The band went out to play a scheduled sixty-minute set that ran nearly two-and-a-half hours, Vassar playing encore after encore facing the setting Southern California sun and finally into dark. The Vassar Clements Band is anything but traditional bluegrass: The Dufenpruger violin is electrified as is everything else in the band, including the drums. Doug Jernigan’s pedal steel was the only guitar in the quintet, with electric bass and keyboards—including an ARP (synthesizer)—completing the sound.
The next evening the band headlined a one-nighter at North Hollywood’s Palomino Club. The Pal has hosted most of the biggest names in country and bluegrass music—including Bill Monroe, Waylon Jennings, The Osbornes, Bob Wills, Merle Haggard, Hoyt Axton, New Riders, Country Gazette, The Dillards, Byron Berline and Sundance and the New Grass Revival, among others—during over twenty years in business. Maybe it’s not surprising that L.A.’s bluegrassers were not out in force. Vassar is consciously avoiding playing not only bluegrass but country music as well; he’s playing jazz-rock with country roots—but it’s good jazz-rock and the roots run deep.
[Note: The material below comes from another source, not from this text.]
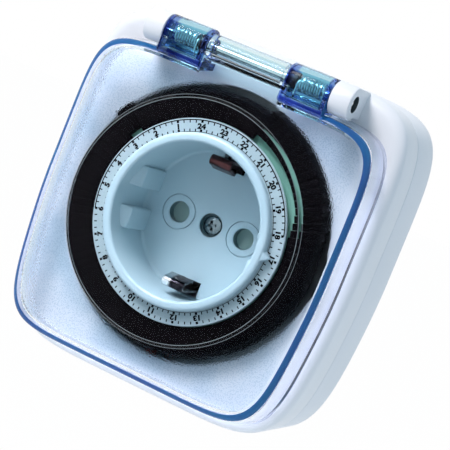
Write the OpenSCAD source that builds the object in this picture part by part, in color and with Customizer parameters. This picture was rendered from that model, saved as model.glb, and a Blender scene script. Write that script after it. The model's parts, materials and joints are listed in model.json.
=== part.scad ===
// Plug-in timer switch with a hinged clear lid over its day dial.
// Every piece is drawn lying on its back: X to the right, Y towards the hinge and
// Z out of the wall, with Z = 0 on the face of the plug. hang() then turns the piece
// so that the plug points along +Y into the wall and the hinge is at the top.

/* [Housing] */
// Width of the housing
housing_w = 86.8; // [86:0.1:96]
// Socket axis to the top of the housing
housing_top = 46.2; // [46:0.1:52]
// Socket axis to the bottom of the housing
housing_bottom = 44.4; // [44.4:0.1:52]
// Housing from its back to its front face
housing_depth = 30; // [30:0.1:34]
// Depth of the front shell, from the front face to the joint
front_shell_h = 13; // [11.8:0.1:13.6]
// Wall of both shells
wall = 2; // [1.6:0.1:2.2]
// Squareness of the housing outline, as the power of a superellipse
housing_power = 6.4; // [6:0.1:8]
// Share by which the outlines narrow towards the bottom
lower_taper = 0.09; // [0:0.01:0.1]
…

Vassar’s singing and m.c. work have improved considerably since his first trip to Los Angeles. “Lily Dell,” “Old Black Magic,” ‘‘Turkey In The Straw” (the only traditional tune he played first set, a request from Ronee Blakelee, with whom Vassar worked in the movie, “Nashville”) and “Orange Blossom Special” were the most impressive pieces.
Between sets, I was invited out to the bus to hear a tape of the band’s album. Vassar, Millie, Rick and I talked shop for a while; Millie, Rick and I continuing even after Vassar went back to work. I was treated to another preview, this time of “Vassar Clements: The Bluegrass Sessions” while the second set was in progress inside. When we ventured back into the Pal, we found Vassar in his dressing room with two local fiddlers—jamming, of course.
Vassar’s two main goals he is pursuing for his band: To go and work in Japan, and to “keep learning and keep changing as the times change and as people want to hear it.”